Des non-jeûneurs appellent au respect de leurs droits dans les réseaux sociaux.
Depuis le début de ramadan, la polémique enfle à propos des droits des non-jeûneurs («fattaras») dans un contexte de libertés individuelles garanties par la constitution.
Par Abderrazek Krimi
Réagissant aux protestations des citoyens et des associations de défense des droits et des libertés, le ministre de l’Intérieur Hedi Majdoub a déclaré, vendredi 2 juin 2017, que le règlement régissant l’ouverture des cafés et des restaurants pendant le mois de ramadan établi avant la révolution de janvier 2011 est toujours en vigueur aujourd’hui.
L’importance du respect mutuel
Dans une déclaration à la presse lors de la visite d’inspection qu’il a effectué au district de la sûreté nationale de Tunis où il a participé au dîner d’«iftar» (rupture du jeûne) avec les officiers et agents en fonction, M. Majdoub a insisté sur l’importance du respect mutuel de la part des jeûneurs envers les non-jeûneurs et réciproquement, affirmant, à ce propos, «qu’il y a un seuil minimal des libertés individuelles que tout le monde est appelé à respecter».
Commentant la campagne menée par le pseudo prédicateur Adel Almi qui, accompagné d’un huissier notaire, sillonne les cafés et restaurants ouverts durant les horaires de jeûne, dans le but de persuader leurs propriétaires de fermer leurs établissements, le ministre de l’Intérieur a déclaré que personne n’a le droit de «donner des leçons à ceux qui ont choisi, pour diverses raisons, de ne pas observer le jeûne», indiquant que son département est en train de suivre l’affaire en vue de prendre une décision adéquate à ce sujet.
Adel Almi, le pseudo-prédicateur qui fait la chasse aux non-jeûneurs dans les rues de Tunis.
Il est important de rappeler, dans ce cadre, que le parquet de Bizerte a ordonné l’arrestation de 4 jeunes bizertins pour avoir fumé et mangé dans un jardin public. Ces derniers ont même été condamnés à un mois de prison ferme pour «atteinte à la moralité publique» (sic !).

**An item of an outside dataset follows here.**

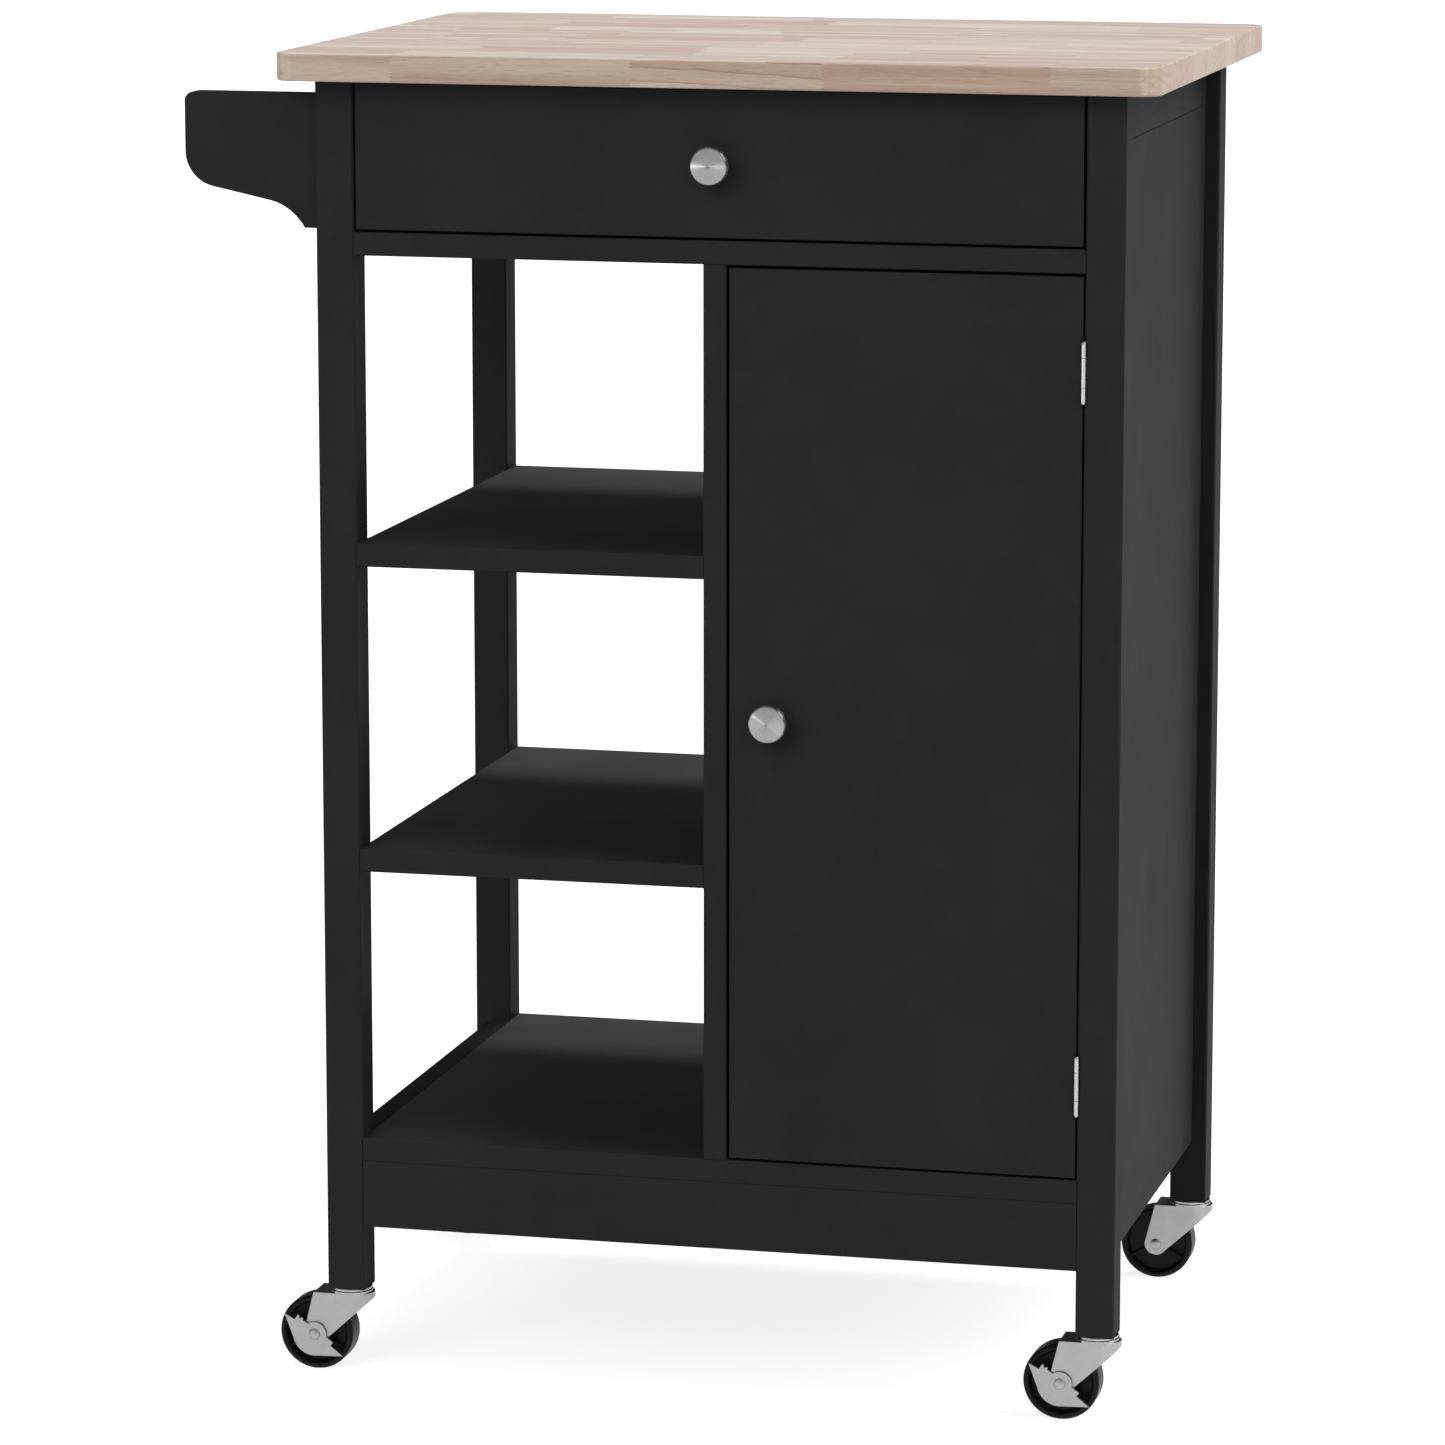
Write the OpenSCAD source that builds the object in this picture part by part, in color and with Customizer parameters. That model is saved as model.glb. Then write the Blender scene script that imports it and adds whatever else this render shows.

Cette condamnation a interpellé la société civile et particulièrement des associations de droits de l’homme qui ont appelé à un rassemblement, demain, dimanche 4 juin 2017, devant le Théâtre municipal de Tunis, pour protester contre ce qui a été considéré comme une violation des droits et des libertés individuelles.
Une autre action symbolique a aussi été décidée par des activistes, qui vont faire un pique-nique collectif, aujourd’hui, samedi 3 juin, à 14 heures, devant le tribunal de première instance de Tunis.
La protection des libertés individuelles
Dans le même contexte, l’Instance supérieure des droits de l’homme et des libertés fondamentales (ISDHLF) a, dans un communiqué publié hier, appelé le gouvernement et le pouvoir judiciaire à «assumer leur responsabilité et à prendre les mesures légales qui s’imposent contre des groupes d’individus qui essaient, depuis le début du mois de ramadan, d’exercer un contrôle sur la conscience des Tunisiens et à limiter leurs libertés», faisant fi ainsi de la constitution tunisienne qui garantit la liberté de conscience et de culte à tous les citoyens tunisiens.
S’invitant dans le débat, l’Association des prédicateurs et des cadres religieux tunisiens a, de son côté, dénoncé les personnes qui appellent à la fermeture des cafés et des restaurants et au harcèlement des non-jeûneurs.
Le président de l’association, Mehdi Bouthier, a affirmé, dans une déclaration à l’agence Tap, que les textes religieux ne contiennent aucune disposition qui incrimine l’ouverture des cafés et des restaurants pendant la journée durant le mois de ramadan, indiquant que toutes les fatwas allant dans ce sens ne dépassent pas le stade de l’exégèse. Il a, en outre, confirmé que, dans la religion musulmane, «personne n’a le droit de tutelle sur le comportement des autres».